Three weeks after his heart attack last fall, Bernie Sanders said he would release his medical records by the end of 2019. “I want to make it comprehensive,” he said, explaining why he hadn’t already done so. But the medical records never came. Instead, the Sanders campaign released three letters from doctors last December declaring him in good health.
Now, Sanders says he won’t be releasing the “comprehensive” records at all.
Asked last week on Meet the Press if voters deserved to see his medical records before Super Tuesday, Sanders suggested that what has already been released is enough. “We have released a substantive part of all of our background,” he said. “We have doctors who are cardiologists who are confirming that I am in good health. I am in good health.”
Sanders, 78, was again pressed on the subject Tuesday at his CNN town hall in Las Vegas. And again, he said the matter was settled. “I think we have released a detailed medical report and I’m comfortable on what we have done,” Sanders said. He also said that the released about his medical history is similar to what Elizabeth Warren, 70, and Joe Biden, 77, have put out.
Asked one last time if he plans to release any more information on his medical history, he said, “I don’t think we will, no.”
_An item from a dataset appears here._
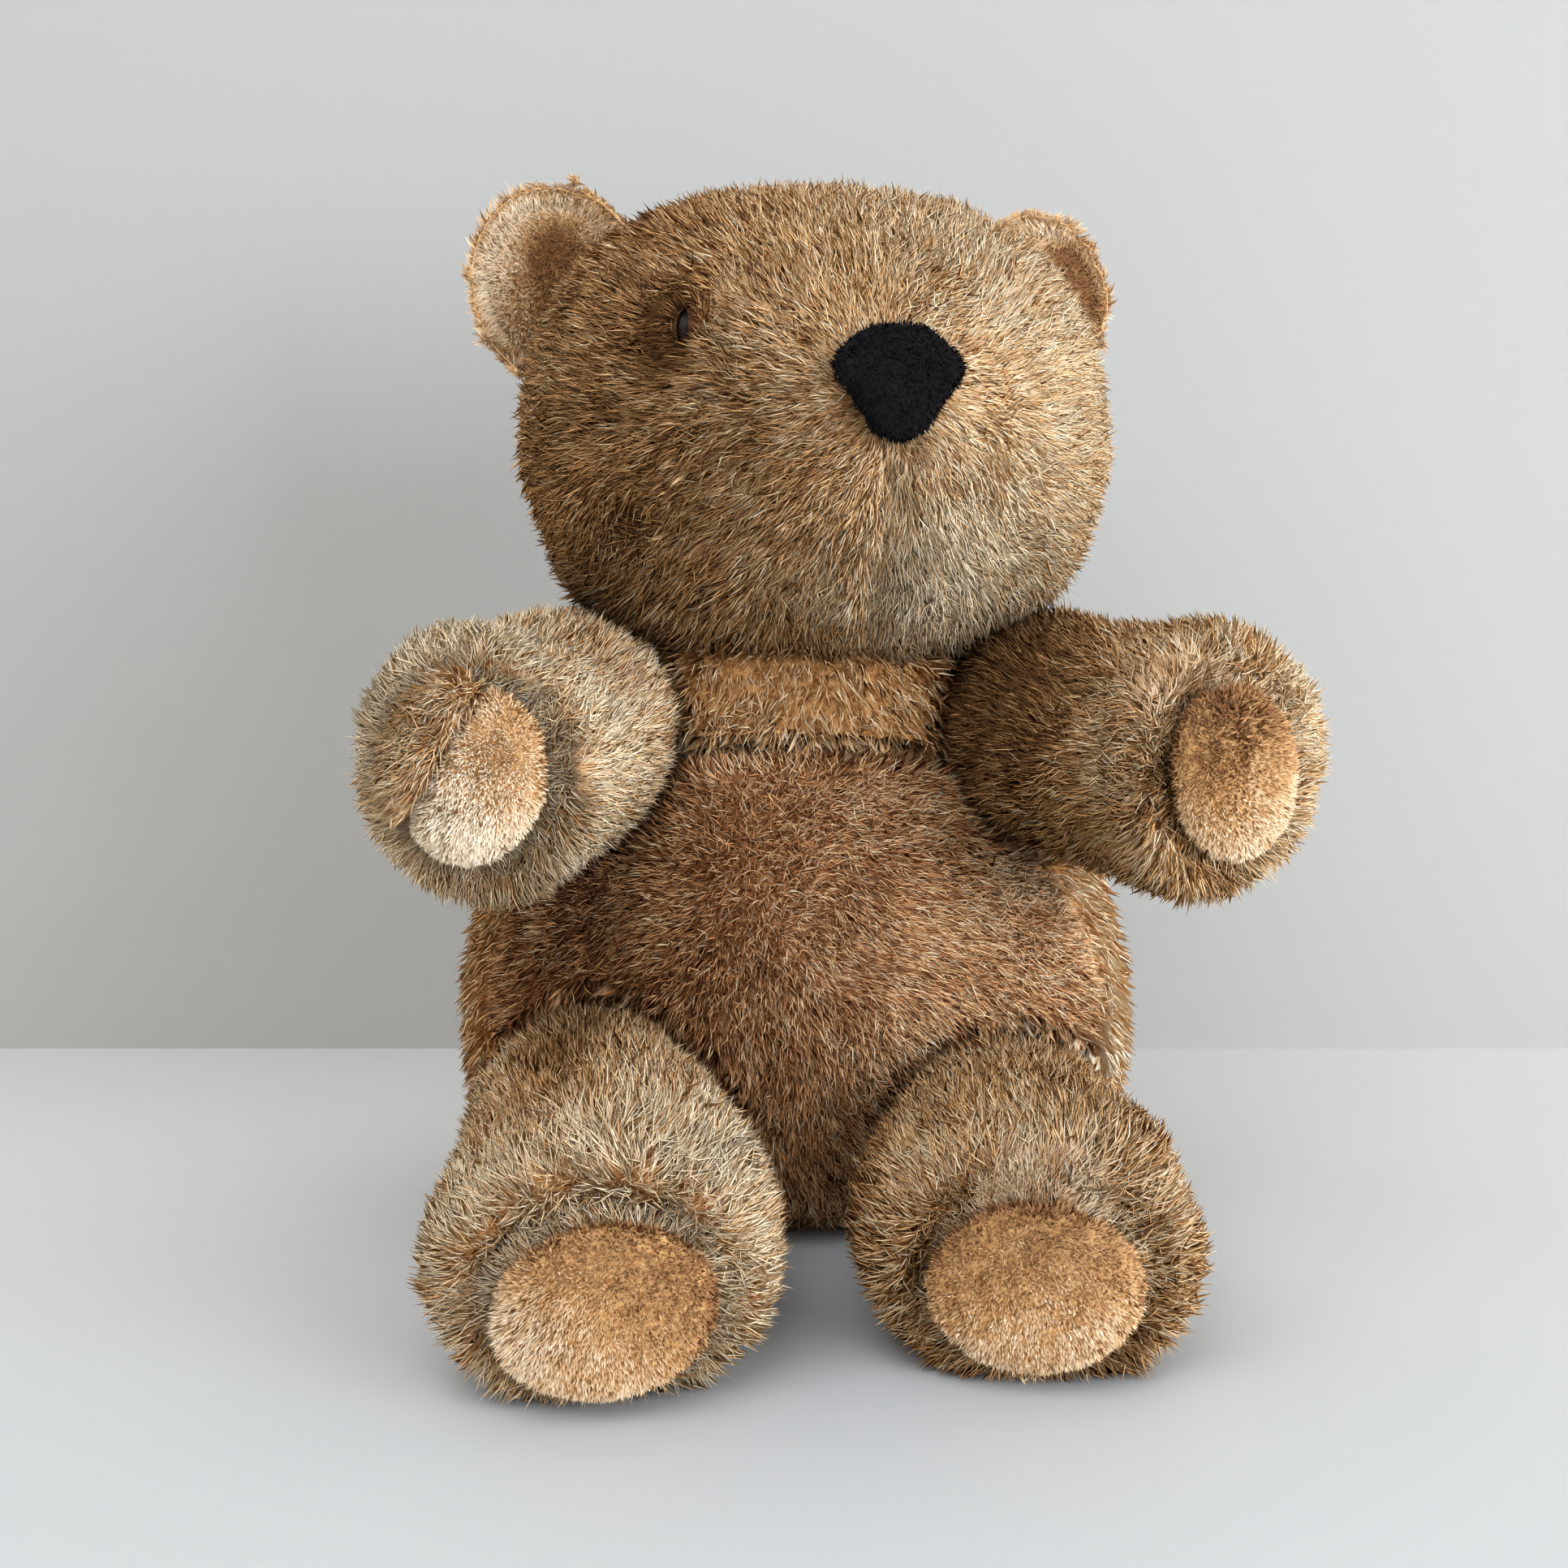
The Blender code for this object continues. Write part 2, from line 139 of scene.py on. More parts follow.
def along_surface(directions, normals):
    """The share of each direction that runs along the surface."""
    return directions - normals * np.sum(directions * normals, axis=-1, keepdims=True)


def mixed_bits(cells, seed):
    """A number from 0 to 1 for each integer cell, the same on every run."""
    bits = cells[:, 0] * 73856093 ^ cells[:, 1] * 19349663 ^ cells[:, 2] * 83492791 ^ seed * 6542989
    bits = (bits ^ (bits >> 13)) * 1274126177 & 0x7FFFFFFF
    bits = (bits ^ (bits >> 11)) * 668265263 & 0x7FFFFFFF
    return (bits & 0xFFFFFF) / float(0x1000000)


def soft_noise(points, size, seed):
    """Smooth noise from -1 to 1 whose lumps are about size across."""
    places = points / size + 41.7
    cells = np.floor(places).astype(np.int64)
    share = places - cells
    share = share * share * (3.0 - 2.0 * share)
    total = np.zeros(len(points))
    for corner in itertools.product((0, 1), repeat=3):
        step = np.array(corner)
        weight = np.prod(np.where(step, share, 1.0 - share), axis=1)
        total += weight * mixed_bits(cells + step, seed)
    return total * 2.0 - 1.0


def noise_vectors(points, size, seed):
    return np.stack([soft_noise(points, size, seed + axis) for axis in range(3)], axis=1)


def towards_clump(points, size, seed, rng):
    """From each point to the middle of its own tuft, or of the next one near a border."""
    strayed = points + noise_vectors(points, size * 2.3, seed + 20) * size * 0.8
    strayed += rng.normal(size=points.shape) * size * 0.16
    cells = np.floor(strayed / size + 17.3).astype(np.int64)
    jitter = np.stack([mixed_bits(cells, seed + axis) for axis in range(3)], axis=1)
    return (cells - 17.3 + 0.1 + 0.8 * jitter) * size - strayed


def near(points, place, radius):
    """1 at a place, falling to 0 by about twice the radius."""
    off = np.linalg.norm(points - np.asarray(place), axis=1) / radius
    return np.exp(-off ** 2)


def near_path(points, path, radius):
    """1 on a line of points, falling to 0 by about twice the radius."""
    closest = np.full(len(points), 1e9)
    for start, end in zip(path, path[1:]):
        start = np.asarray(start)
        run = np.asarray(end) - start
        share = np.clip((points - start) @ run / (run @ run), 0.0, 1.0)
        off = np.linalg.norm(points - start - share[:, None] * run, axis=1)
        closest = np.minimum(closest, off)
    return np.exp(-(closest / radius) ** 2)


def seen_near(points, place, radius):
    return near(points * IN_VIEW, np.array(place) * IN_VIEW, radius)


def seen_near_path(points, path, radius):
    return near_path(points * IN_VIEW, [np.array(place) * IN_VIEW for place in path], radius)


def box_middle(node):
    low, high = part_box(node)
    return np.array((low + high) / 2)


# Places on the bear, from the solids
NOSE = box_middle("nose")
EYE = box_middle("eye")
HEAD = box_middle("head")
TORSO = box_middle("torso")
BELLY_LOW, BELLY_HIGH = (np.array(corner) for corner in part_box("belly_panel"))
FORWARD = np.array((math.sin(HEAD_TURN), -math.cos(HEAD_TURN), 0.0))
SIDEWAYS = np.array((math.cos(HEAD_TURN), math.sin(HEAD_TURN), 0.0))
UP = np.array((0.0, 0.0, 1.0))
PAD = {limb: box_middle(limb + "_pad") for limb in ("arm_left", "arm_right", "leg_left", "leg_right")}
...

Wednesday, the Sanders campaign began to push back on the requests for his medical records. In an appearance on CNN, Sanders press secretary Briahna Joy Gray called the questions about Sanders’s health a “smear campaign” and compared them to birtherism.
She also claimed that Michael Bloomberg should be getting the same questions since he’s “suffered heart attacks in the past.”
That’s not true, Bloomberg senior adviser Tim O’Brien tweeted Wednesday.
Gray later tweeted that she didn’t mean to say Bloomberg had a heart attack. Instead, she wrote, the billionaire “underwent the same stent procedure as Bernie.” According to a 2007 New York Times report, Bloomberg did in fact “have two stents implanted in a coronary artery because of blockage in his heart.” The surgery took place in 2000.
Expect more septuagenarian sniping about heart attacks at Wednesday’s debate.